Deploying the Helm Chart¶

Unzip the Helm Chart¶

The Helm Chart is provided as a compressed file. Unzip the Helm Chart to a directory on your local machine. This step is optional if you are not modifying the chart or values files.

tar -xvf stained-glass-engine.tgz

Configuration¶

Ensure that the llmApi.image and sgProxy.image values in the values.yaml file are set to the correct container images, described in the Prepare Containers section.

See the unzipped Helm Chart directory for the values.yaml file to view the values that can be modified, including (but not limited to) resources, replicas, environment variables, and image names.

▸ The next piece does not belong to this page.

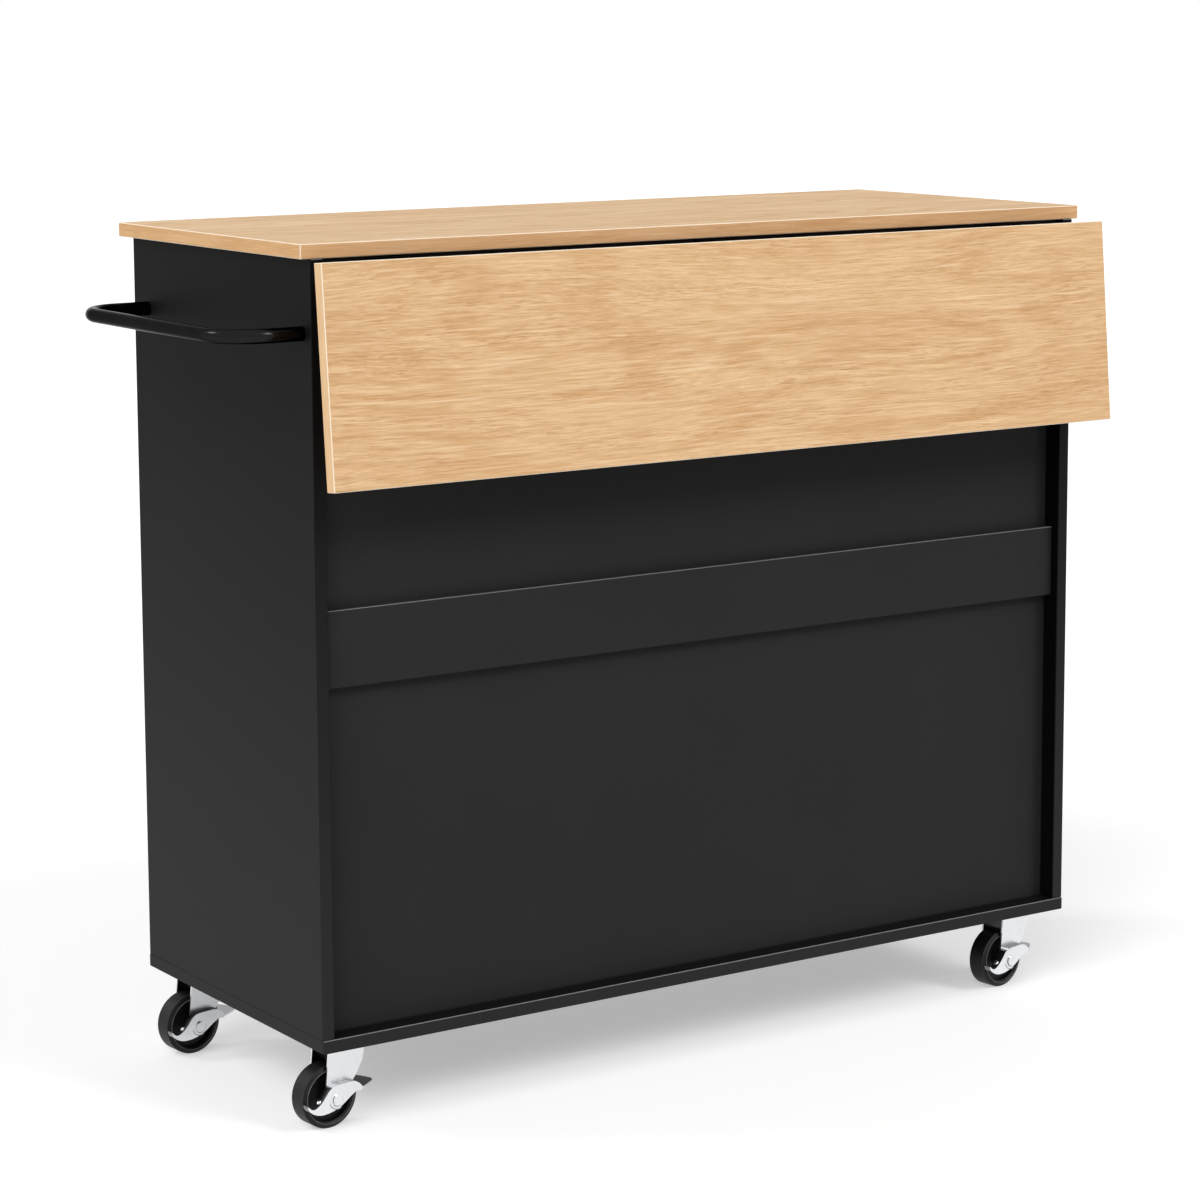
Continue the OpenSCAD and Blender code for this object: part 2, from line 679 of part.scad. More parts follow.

You can override the default values, create a new partial values file, or set individual values using the --values or --set flags when deploying the Helm Chart.

Deploying¶

To deploy the Helm Chart, run the following command:

helm install stained-glass-engine ./stained-glass-engine

You can also specify custom values files or individual values using the --values or --set flags. For example:

helm install stained-glass-engine ./stained-glass-engine --values my-values.yaml

helm install stained-glass-engine ./stained-glass-engine --set llmApi.image=<your-registry>/llm-api-with-vllm:0.1.0 --set sgProxy.image=<your-registry>/stained-glass-transform-llama-3.1-8b-instruct-v0.1:0.19.2-c2efa8a

Inference using Stained Glass Proxy¶

Connecting to Stained Glass Proxy¶

The Helm Chart deployment does not include an ingress controller. You must set up an ingress or forward the service port to access the Stained Glass Proxy service.

You can test your connection using its built-in Swagger UI at the /docs endpoint.

Interacting with the Stained Glass Proxy API¶

Once you can connect to the Stained Glass Proxy service, you can interact with its REST API to perform inference (see the API Reference for more details). The REST API is OpenAI-compatible, so you can use tools such as OpenAI's client or LangChain to interact with the service. See Tutorials for examples of how to use the service.